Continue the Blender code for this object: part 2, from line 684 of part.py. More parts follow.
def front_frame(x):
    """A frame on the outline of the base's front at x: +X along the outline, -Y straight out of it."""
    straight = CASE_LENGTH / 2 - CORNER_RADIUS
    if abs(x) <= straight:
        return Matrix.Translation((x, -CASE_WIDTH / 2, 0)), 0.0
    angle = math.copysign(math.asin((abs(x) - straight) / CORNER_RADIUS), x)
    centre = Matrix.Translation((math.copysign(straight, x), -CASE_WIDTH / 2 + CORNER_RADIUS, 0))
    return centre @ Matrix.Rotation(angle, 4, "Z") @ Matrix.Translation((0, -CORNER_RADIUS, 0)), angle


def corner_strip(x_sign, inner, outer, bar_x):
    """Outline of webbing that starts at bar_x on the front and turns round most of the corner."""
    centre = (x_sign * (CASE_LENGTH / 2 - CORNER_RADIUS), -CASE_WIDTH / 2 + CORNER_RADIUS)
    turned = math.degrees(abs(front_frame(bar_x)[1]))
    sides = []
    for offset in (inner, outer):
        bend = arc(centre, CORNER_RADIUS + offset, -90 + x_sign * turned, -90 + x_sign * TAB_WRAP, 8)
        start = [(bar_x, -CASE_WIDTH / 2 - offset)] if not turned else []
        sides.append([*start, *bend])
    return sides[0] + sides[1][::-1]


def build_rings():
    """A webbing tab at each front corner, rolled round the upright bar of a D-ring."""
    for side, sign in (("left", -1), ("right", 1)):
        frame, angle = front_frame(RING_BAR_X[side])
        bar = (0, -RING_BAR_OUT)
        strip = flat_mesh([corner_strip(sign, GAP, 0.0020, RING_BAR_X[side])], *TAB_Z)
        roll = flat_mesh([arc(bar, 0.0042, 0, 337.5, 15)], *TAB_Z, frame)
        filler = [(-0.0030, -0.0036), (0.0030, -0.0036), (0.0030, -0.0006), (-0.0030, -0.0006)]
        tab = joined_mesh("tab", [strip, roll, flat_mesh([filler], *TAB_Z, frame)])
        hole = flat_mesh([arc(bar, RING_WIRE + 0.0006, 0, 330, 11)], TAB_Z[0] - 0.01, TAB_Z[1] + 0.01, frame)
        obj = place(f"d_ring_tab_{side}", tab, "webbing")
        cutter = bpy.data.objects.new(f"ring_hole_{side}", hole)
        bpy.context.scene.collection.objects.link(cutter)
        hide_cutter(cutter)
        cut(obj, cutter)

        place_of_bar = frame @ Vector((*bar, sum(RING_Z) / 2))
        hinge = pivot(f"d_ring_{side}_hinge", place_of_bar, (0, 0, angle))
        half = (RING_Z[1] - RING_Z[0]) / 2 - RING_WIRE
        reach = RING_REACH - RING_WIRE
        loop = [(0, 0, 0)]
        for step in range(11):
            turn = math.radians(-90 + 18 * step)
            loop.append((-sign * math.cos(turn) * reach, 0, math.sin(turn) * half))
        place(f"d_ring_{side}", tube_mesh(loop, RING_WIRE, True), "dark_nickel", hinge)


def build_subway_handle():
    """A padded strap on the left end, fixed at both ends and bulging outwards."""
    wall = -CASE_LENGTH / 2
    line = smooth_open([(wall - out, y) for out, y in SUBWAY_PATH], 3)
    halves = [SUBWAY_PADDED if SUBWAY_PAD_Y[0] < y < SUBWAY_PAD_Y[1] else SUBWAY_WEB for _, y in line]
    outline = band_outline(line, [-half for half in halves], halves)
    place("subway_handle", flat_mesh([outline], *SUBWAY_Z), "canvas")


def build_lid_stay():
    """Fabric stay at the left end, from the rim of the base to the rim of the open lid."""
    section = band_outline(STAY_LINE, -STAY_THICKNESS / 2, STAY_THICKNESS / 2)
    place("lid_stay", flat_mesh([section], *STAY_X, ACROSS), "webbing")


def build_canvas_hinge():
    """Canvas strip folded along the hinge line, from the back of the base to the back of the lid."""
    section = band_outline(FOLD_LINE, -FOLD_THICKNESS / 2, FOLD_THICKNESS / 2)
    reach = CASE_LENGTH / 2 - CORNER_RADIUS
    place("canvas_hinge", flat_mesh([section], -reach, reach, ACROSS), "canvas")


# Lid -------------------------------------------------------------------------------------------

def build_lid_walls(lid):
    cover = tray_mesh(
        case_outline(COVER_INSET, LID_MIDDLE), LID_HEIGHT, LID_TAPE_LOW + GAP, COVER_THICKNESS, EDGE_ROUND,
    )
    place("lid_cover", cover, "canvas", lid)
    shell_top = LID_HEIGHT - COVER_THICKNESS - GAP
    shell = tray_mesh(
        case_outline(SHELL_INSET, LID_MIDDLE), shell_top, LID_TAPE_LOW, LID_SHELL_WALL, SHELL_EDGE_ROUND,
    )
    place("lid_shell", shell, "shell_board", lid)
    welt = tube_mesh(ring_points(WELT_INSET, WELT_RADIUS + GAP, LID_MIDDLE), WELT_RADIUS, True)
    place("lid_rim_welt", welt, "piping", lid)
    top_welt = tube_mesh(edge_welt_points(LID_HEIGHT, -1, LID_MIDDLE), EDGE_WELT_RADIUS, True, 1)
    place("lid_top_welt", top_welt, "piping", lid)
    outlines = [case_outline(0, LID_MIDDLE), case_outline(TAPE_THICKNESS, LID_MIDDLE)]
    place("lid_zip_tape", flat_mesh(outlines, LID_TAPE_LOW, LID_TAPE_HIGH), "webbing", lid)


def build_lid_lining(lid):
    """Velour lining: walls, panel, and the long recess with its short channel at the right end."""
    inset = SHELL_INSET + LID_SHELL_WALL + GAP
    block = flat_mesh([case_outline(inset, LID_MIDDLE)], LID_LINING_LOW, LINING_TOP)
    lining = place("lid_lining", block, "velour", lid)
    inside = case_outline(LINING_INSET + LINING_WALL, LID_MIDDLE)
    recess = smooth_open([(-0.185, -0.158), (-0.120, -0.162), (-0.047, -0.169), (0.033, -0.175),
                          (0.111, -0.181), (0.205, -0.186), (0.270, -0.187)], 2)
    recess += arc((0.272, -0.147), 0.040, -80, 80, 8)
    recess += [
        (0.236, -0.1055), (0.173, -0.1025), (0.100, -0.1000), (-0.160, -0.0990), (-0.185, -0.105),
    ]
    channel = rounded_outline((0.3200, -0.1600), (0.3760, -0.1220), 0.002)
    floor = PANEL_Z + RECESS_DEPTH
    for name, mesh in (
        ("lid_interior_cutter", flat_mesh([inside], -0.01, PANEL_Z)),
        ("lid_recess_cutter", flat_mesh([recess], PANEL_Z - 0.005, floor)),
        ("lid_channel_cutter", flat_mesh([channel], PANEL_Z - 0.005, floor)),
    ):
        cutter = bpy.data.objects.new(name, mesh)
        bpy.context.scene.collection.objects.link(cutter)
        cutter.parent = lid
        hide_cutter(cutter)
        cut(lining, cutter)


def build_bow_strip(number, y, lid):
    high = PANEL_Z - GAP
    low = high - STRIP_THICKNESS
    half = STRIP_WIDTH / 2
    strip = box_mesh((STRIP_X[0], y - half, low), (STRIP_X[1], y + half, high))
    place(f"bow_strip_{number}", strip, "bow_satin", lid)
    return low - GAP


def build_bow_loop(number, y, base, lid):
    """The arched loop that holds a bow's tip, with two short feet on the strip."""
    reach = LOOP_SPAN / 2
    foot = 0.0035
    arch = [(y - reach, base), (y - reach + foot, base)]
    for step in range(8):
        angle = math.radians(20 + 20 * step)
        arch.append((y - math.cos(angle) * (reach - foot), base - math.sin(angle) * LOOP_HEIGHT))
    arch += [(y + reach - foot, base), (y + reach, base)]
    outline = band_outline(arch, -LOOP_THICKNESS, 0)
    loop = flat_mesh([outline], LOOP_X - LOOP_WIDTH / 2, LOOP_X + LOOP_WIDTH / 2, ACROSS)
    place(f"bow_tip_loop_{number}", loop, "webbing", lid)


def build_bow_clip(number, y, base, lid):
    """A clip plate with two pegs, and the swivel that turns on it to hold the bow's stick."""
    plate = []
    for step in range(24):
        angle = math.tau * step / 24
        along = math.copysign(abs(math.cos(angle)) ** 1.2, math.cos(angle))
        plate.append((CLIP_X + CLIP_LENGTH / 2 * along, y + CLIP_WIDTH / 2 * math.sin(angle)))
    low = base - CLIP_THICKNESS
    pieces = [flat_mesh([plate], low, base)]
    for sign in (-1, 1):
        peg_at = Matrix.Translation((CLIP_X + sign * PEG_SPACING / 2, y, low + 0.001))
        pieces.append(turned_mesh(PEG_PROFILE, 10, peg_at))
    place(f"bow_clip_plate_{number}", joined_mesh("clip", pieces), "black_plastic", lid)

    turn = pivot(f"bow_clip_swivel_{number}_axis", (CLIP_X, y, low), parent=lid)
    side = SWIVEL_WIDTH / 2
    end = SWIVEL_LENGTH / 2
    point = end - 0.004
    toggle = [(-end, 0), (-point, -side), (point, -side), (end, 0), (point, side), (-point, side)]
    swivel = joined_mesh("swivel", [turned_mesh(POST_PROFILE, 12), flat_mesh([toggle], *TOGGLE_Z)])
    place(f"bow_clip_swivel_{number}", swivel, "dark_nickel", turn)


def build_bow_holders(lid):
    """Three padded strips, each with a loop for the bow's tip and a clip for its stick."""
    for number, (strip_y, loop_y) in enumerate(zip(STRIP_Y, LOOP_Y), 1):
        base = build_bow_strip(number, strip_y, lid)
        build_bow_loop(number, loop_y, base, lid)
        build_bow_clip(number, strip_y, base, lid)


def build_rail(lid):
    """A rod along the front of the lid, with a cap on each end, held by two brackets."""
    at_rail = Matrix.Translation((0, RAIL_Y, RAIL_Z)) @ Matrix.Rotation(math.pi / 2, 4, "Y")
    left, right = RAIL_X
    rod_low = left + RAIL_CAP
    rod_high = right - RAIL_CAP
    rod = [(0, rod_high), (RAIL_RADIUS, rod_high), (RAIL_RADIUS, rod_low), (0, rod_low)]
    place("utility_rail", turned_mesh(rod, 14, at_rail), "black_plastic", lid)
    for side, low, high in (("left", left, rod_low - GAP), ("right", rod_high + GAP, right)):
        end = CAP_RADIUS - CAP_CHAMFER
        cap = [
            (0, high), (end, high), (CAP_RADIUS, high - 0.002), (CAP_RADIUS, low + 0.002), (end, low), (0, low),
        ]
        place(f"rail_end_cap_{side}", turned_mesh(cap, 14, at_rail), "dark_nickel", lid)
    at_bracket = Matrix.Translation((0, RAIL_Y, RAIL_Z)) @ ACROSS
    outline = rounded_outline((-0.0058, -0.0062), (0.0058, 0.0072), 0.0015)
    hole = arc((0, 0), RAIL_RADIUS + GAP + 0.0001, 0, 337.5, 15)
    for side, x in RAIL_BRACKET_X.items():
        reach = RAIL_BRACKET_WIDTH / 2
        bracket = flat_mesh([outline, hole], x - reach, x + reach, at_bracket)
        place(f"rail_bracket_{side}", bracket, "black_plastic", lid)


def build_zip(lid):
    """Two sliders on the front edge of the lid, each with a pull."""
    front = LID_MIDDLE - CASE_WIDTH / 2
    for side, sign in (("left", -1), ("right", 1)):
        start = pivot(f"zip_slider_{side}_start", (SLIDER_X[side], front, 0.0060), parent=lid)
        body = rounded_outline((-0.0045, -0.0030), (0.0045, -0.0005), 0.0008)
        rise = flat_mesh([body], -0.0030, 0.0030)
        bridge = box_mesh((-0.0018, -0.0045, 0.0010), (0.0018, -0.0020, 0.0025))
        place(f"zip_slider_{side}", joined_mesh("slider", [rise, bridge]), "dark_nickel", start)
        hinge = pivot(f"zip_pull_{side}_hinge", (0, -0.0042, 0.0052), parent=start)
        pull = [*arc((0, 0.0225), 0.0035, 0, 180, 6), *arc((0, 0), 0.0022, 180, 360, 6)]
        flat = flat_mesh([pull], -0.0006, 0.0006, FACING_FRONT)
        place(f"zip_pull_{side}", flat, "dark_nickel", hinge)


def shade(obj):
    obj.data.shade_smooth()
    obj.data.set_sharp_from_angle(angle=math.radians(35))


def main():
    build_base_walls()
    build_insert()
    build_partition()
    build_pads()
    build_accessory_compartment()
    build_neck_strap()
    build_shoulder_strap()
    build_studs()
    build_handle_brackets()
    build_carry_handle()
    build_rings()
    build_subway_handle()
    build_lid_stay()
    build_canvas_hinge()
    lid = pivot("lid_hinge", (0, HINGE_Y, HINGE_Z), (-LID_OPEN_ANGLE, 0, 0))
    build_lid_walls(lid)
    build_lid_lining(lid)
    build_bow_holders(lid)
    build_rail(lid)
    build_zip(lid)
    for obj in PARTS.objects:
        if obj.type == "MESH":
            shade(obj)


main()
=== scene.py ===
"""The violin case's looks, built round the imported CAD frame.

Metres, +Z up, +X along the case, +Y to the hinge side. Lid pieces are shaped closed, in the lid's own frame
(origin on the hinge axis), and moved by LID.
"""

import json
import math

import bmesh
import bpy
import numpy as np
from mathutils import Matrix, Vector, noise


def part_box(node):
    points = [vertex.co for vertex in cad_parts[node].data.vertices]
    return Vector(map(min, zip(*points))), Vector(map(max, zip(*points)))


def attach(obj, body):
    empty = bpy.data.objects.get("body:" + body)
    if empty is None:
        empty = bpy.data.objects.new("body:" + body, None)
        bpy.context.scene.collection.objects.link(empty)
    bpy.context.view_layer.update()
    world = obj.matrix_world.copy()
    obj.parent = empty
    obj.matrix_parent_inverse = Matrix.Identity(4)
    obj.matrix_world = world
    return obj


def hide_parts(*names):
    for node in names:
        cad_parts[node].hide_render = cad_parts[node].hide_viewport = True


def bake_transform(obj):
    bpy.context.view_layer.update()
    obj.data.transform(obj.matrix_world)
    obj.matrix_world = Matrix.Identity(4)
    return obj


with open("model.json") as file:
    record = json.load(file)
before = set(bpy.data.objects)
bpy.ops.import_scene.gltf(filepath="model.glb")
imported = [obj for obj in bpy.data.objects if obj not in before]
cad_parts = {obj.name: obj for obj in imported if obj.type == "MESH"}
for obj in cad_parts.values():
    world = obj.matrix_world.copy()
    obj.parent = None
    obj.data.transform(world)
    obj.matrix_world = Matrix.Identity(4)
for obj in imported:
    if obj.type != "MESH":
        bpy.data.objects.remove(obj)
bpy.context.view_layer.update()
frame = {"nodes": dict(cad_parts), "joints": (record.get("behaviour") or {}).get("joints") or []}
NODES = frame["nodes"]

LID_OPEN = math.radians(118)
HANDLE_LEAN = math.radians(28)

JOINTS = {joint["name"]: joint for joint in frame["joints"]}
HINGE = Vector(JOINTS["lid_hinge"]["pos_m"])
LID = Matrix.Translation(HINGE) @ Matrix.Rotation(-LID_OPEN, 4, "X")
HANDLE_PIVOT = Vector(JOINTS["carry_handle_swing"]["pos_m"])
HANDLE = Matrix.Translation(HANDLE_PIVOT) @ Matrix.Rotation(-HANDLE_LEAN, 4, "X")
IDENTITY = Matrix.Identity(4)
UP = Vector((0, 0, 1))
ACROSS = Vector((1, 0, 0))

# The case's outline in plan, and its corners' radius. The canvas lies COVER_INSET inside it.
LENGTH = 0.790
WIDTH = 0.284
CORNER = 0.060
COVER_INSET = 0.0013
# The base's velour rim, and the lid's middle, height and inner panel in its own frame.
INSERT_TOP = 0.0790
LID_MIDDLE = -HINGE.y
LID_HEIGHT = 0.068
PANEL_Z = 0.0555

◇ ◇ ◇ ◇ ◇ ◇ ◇

**WHAT YOU ARE ASKED TO DO**
Return the lines above precisely as they appear, beginning at the first line and ending at the line with "return centre @", and nothing after it.

**COMPLETED TASK**
Continue the Blender code for this object: part 2, from line 684 of part.py. More parts follow.
def front_frame(x):
    """A frame on the outline of the base's front at x: +X along the outline, -Y straight out of it."""
    straight = CASE_LENGTH / 2 - CORNER_RADIUS
    if abs(x) <= straight:
        return Matrix.Translation((x, -CASE_WIDTH / 2, 0)), 0.0
    angle = math.copysign(math.asin((abs(x) - straight) / CORNER_RADIUS), x)
    centre = Matrix.Translation((math.copysign(straight, x), -CASE_WIDTH / 2 + CORNER_RADIUS, 0))
    return centre @ Matrix.Rotation(angle, 4, "Z") @ Matrix.Translation((0, -CORNER_RADIUS, 0)), angle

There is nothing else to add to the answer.